Just because the modern world can offer life-saving medicine does not mean it is available to all who inhabit that world. It is not even available to all who inhabit Brazil and Peru. What on earth makes you think that this group of people will go from having no aspects of the modern world in their lives to having the best that the modern world can offer? That's a huge assumption to make. The risks inherent in wreaking sudden and profound change upon a society are great indeed to be taking on their behalf, based upon an assumption that could well prove false. Are we introducing life-saving medicines and a more fulfilling life, or are we introducing a new conception of poverty and unease?

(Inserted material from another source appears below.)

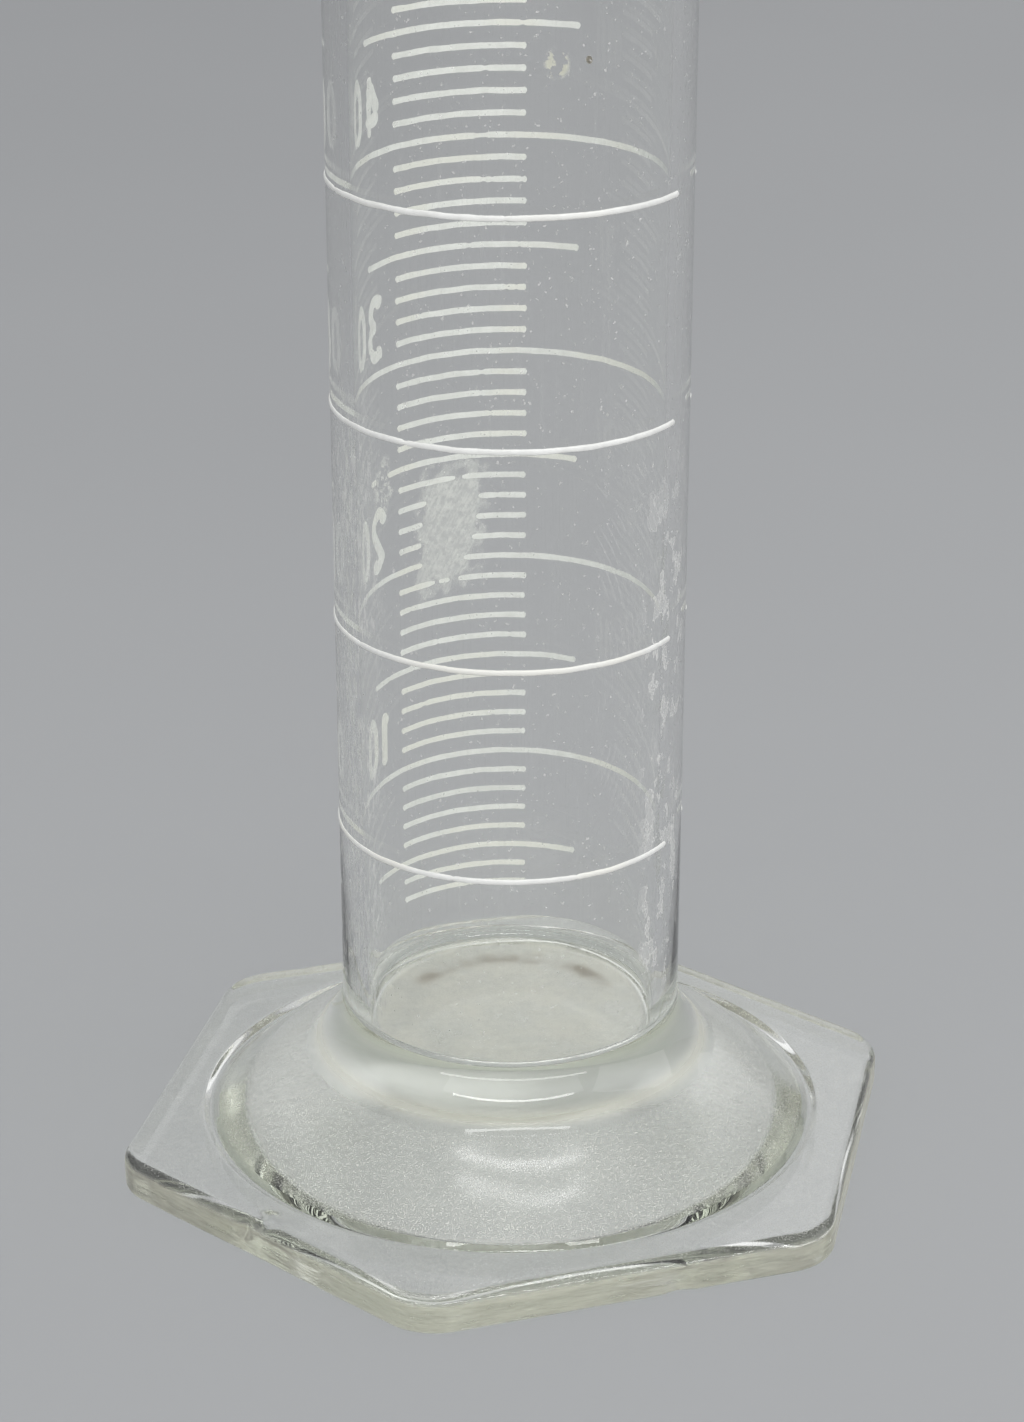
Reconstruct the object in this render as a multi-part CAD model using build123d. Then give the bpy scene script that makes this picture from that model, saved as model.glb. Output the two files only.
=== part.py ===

Noble savage? Doesn't exist and never has. But who's to say they're savages? And for all of our progress how arrogant to say we are better. The city dwellar looks at the rural villager and thinks how strange and uncomfortable to know everybody and have everyone know your business, how strange and how small their world. The villager looks at the city dwellar and thinks how cold to be so anonymous, to have nobody looking out for you, nobody knowing you but your immediate family, no roots beyond your front door. Neither way is more or less civilised than the other and both are very different. We are looking from afar at these people, we only know our own world, how can we possibly know how it compares to theirs. Mathematical formulas of disease and morbidity cannot give us that answer. We don't know what their cultural understanding of the world is, what art they pass from generation to generation.

There is no consensus on the gender question, in the fields of history or anthropology. There are enough anomolies to throw doubt on most theses and there are enough patterns to add weight. We do not know how these people construct gender. It has been constructed differently at different times in different places and cultures have historically had a knack of constructing gender, or allowing enough flexibility in the model, to effectively respond to their needs. Again there are anomalies, most particularly when there are competing needs. If there is a social need for girl babies, but an economic need for boys, we can end up with cultures breaking the fine balance in births that allows them continue.

We don't know anything about these people. There is enough variance amongst the known patterns of development exhibited by 'primitive' cultures that we really can't make too many assumptions.